Problem: Nothing but the lines from the line that contains "const pictureLight = new THREE.Group();" through the line that contains "zip(*points))), Vector(map(max, zip(*points)))" should appear in the output, each reproduced exactly.

+ + + +

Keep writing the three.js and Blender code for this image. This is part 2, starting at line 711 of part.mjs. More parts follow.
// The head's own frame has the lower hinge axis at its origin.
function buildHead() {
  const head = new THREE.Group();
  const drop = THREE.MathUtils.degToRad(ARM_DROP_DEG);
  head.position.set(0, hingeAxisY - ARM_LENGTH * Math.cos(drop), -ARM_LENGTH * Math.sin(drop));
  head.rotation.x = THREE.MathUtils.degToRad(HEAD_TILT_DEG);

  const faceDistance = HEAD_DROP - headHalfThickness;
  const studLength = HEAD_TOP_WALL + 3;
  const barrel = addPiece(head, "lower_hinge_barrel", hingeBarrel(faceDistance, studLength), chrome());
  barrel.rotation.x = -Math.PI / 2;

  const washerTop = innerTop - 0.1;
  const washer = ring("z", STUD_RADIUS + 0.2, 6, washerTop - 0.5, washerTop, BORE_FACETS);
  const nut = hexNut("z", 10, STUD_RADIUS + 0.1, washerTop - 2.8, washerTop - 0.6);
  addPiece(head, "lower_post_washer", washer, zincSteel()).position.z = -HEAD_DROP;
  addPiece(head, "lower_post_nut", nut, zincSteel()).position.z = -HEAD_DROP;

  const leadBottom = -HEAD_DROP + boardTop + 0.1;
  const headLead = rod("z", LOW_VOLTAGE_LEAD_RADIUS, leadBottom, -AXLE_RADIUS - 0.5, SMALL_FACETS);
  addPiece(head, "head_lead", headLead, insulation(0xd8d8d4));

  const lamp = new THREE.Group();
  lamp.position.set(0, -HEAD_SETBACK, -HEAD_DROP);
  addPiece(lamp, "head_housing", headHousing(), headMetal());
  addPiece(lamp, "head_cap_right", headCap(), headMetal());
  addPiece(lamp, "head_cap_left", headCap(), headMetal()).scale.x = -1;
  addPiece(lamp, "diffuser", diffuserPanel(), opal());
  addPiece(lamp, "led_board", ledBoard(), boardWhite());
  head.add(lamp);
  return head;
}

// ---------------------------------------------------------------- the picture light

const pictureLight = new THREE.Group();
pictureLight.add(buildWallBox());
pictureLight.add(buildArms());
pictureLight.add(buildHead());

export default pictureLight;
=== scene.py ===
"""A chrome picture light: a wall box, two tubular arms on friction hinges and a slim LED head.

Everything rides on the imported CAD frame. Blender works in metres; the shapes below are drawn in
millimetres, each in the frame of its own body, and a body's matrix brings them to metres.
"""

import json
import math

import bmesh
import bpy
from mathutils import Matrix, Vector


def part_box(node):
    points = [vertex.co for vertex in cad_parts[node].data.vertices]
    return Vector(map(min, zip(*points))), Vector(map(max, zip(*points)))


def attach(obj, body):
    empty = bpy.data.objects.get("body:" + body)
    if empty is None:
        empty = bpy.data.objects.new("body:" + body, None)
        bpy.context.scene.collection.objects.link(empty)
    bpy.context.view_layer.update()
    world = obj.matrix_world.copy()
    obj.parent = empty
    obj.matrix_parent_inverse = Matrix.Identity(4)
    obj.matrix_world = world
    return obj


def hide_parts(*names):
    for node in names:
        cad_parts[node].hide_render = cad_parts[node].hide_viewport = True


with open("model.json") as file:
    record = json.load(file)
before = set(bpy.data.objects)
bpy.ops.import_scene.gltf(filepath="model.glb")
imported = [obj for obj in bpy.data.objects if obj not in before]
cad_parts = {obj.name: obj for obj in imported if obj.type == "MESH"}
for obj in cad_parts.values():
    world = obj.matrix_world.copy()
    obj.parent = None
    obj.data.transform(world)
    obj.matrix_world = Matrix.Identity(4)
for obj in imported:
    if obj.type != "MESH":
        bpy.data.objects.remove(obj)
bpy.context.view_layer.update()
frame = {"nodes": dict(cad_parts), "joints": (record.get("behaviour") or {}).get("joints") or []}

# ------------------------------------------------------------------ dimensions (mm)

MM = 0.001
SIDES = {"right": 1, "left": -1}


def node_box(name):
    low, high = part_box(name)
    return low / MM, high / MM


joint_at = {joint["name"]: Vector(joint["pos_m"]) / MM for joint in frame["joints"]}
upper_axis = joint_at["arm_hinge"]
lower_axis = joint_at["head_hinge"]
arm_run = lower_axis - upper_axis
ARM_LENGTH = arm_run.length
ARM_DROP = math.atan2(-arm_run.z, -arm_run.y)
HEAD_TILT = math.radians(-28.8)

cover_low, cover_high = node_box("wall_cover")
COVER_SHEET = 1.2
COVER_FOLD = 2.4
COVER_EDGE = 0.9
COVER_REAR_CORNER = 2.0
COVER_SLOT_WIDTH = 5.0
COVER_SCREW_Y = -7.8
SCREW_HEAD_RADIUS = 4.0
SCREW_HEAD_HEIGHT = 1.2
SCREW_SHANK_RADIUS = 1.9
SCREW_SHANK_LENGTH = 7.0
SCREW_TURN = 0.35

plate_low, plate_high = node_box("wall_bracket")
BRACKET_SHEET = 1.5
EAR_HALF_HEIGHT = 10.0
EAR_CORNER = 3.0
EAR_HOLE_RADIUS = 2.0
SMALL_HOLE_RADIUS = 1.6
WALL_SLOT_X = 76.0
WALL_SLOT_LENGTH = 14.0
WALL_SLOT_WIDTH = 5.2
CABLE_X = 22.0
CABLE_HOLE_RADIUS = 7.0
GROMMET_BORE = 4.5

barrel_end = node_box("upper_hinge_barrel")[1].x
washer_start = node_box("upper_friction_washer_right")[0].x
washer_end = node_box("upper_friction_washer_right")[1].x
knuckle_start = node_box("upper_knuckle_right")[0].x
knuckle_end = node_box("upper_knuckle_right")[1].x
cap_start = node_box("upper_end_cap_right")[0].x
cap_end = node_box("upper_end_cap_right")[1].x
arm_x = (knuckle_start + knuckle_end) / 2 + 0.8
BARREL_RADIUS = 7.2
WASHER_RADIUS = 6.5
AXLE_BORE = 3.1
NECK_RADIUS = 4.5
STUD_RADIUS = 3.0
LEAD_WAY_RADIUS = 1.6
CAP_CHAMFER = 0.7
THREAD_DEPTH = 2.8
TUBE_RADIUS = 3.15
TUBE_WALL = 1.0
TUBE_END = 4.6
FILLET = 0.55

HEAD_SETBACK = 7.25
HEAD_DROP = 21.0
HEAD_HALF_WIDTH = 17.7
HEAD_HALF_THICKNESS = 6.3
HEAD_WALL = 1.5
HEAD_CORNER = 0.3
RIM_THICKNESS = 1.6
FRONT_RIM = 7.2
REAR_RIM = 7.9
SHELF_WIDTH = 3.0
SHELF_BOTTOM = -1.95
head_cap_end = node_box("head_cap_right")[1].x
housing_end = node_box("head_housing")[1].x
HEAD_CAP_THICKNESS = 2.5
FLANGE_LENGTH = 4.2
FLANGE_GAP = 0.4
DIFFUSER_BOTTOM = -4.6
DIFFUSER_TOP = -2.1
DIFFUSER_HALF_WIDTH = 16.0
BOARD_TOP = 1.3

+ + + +

Task answer:
const pictureLight = new THREE.Group();
pictureLight.add(buildWallBox());
pictureLight.add(buildArms());
pictureLight.add(buildHead());

export default pictureLight;
=== scene.py ===
"""A chrome picture light: a wall box, two tubular arms on friction hinges and a slim LED head.

Everything rides on the imported CAD frame. Blender works in metres; the shapes below are drawn in
millimetres, each in the frame of its own body, and a body's matrix brings them to metres.
"""

import json
import math

import bmesh
import bpy
from mathutils import Matrix, Vector


def part_box(node):
    points = [vertex.co for vertex in cad_parts[node].data.vertices]
    return Vector(map(min, zip(*points))), Vector(map(max, zip(*points)))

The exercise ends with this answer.